§ What the task asks
Only the number is wanted: how many lines contain the string "scene"?

§ The records
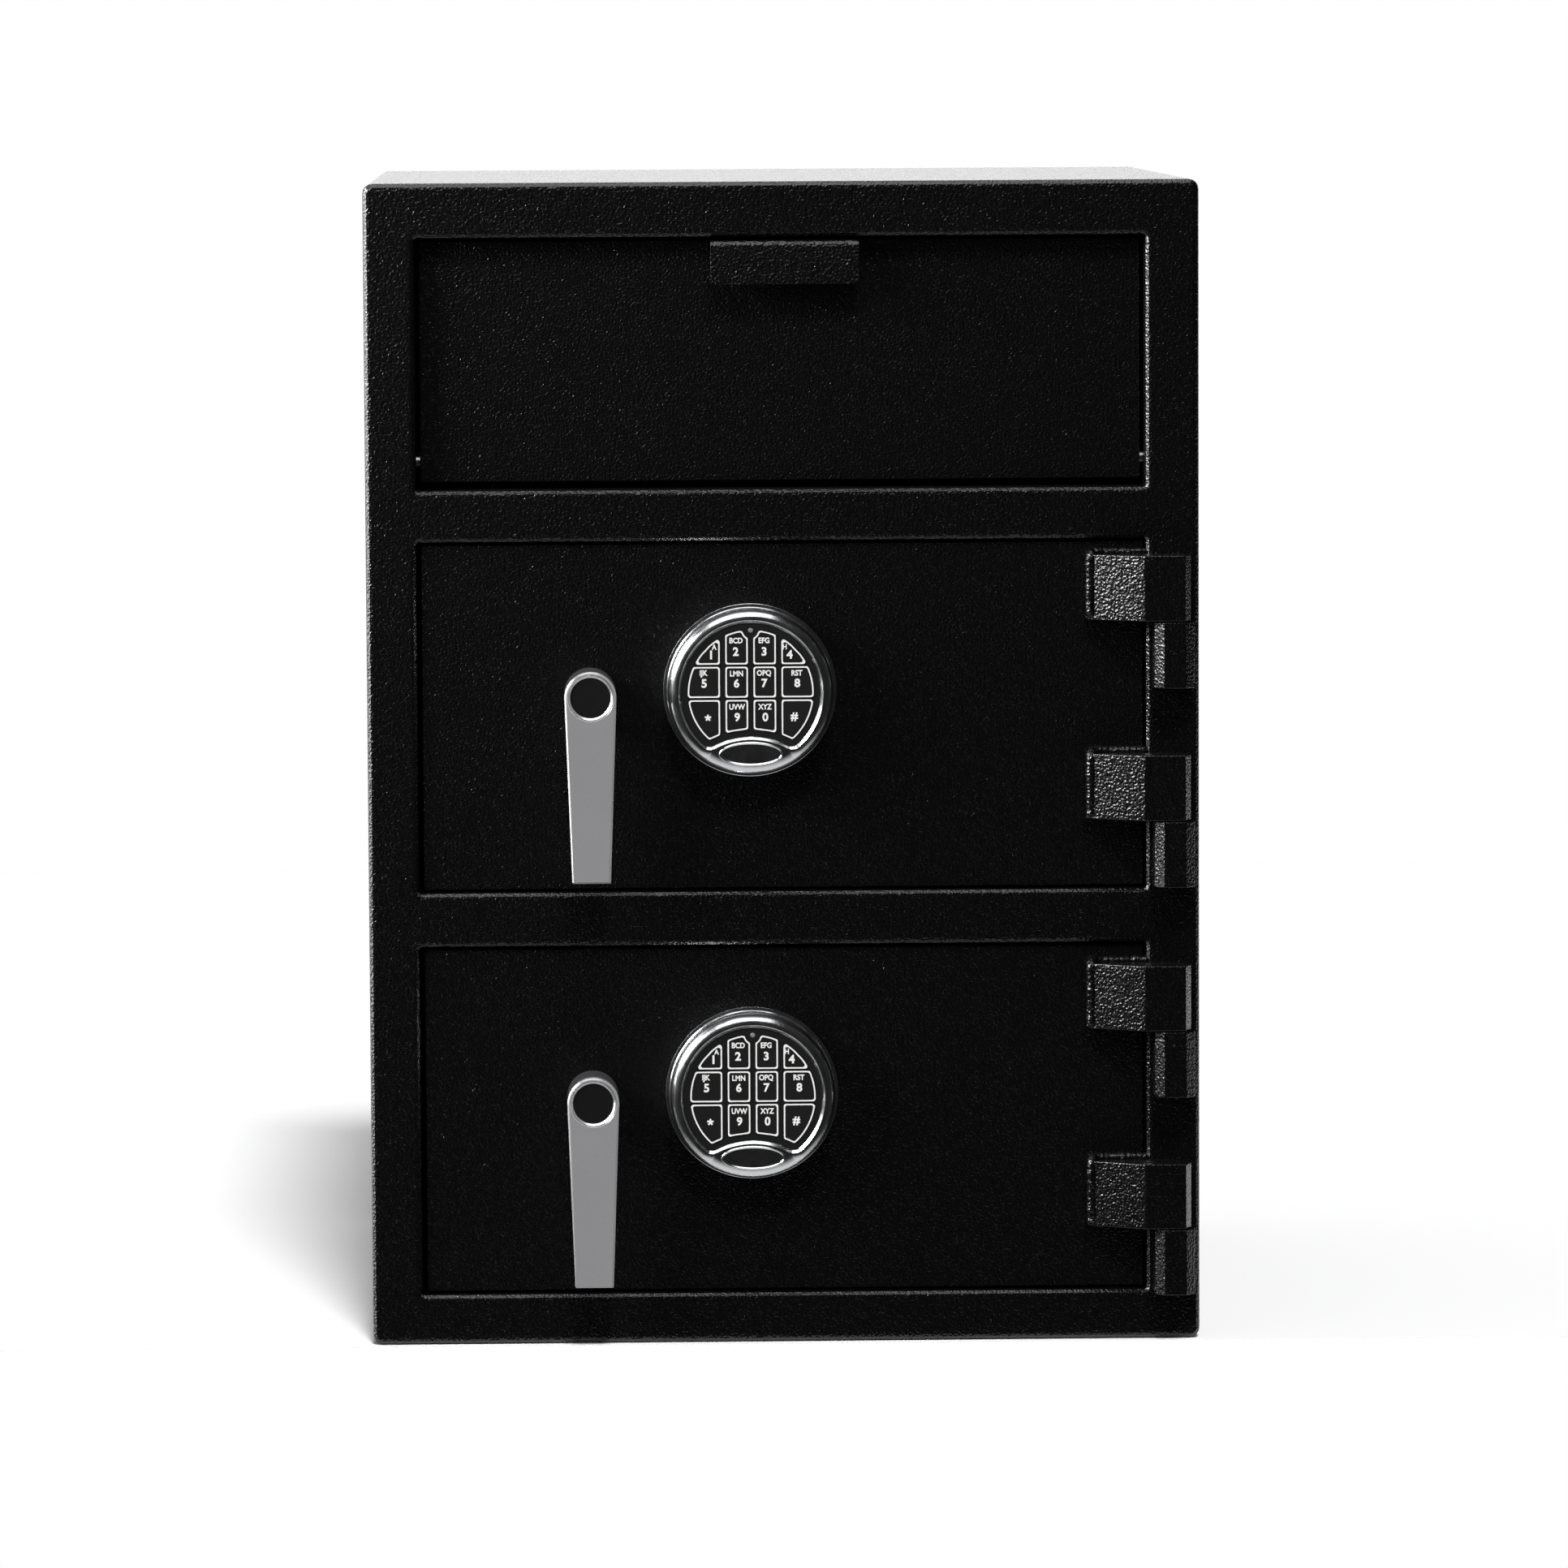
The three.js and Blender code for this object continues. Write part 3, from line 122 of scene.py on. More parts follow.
# Handle
HANDLE_SIDES = 72
LEVER_HEAD_STEPS = 64
LEVER_FOOT_STEPS = 4
LEVER_HEAD_RADIUS = 15.75 * MM
LEVER_BORE_RADIUS = 12.35 * MM
LEVER_END_WIDTH = 23.4 * MM
LEVER_FOOT_ROUND = 0.8 * MM
LEVER_EDGE = 1.0 * MM
LEVER_RIM = 1.1 * MM
LEVER_RIM_SUNK = 0.05 * MM
HUB_NECK_RADIUS = 12.05 * MM
HUB_RECESS = 1.3 * MM
HUB_ROUND = 0.6 * MM
HUB_SMOOTH_ANGLE = math.radians(50)
HUB_GAP = 0.3 * MM
HUB_OVERLAP = 0.5 * MM
HUB_SOCKET_RADIUS = 6.3 * MM
HUB_SOCKET_DEPTH = 22.3 * MM

# Hinges: corners of the frame's plain knuckles and straps, and where the finished ones have them, as x, y,
# new x and new y in millimetres
KNUCKLE_MOVES = (
    (220.5, -269.5, 225.1, -271.9), (220.5, None, 225.1, None), (228.5, None, 230.7, None),
    (241.7, None, 243.9, None), (247.7, None, 249.7, None),
)
STRAP_MOVES = ((241.7, None, 243.6, None),)

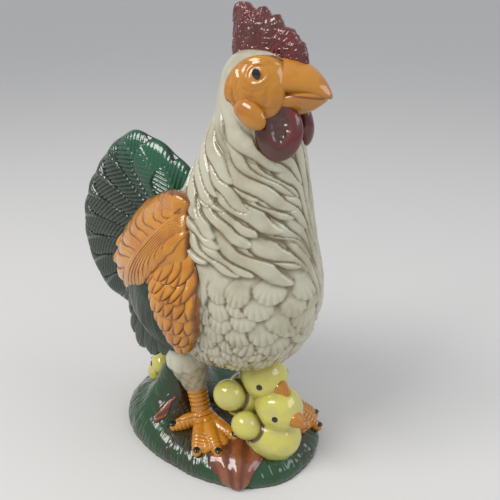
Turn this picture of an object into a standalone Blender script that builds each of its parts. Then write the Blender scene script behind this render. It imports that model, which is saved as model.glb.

§ Solution for this exercise
2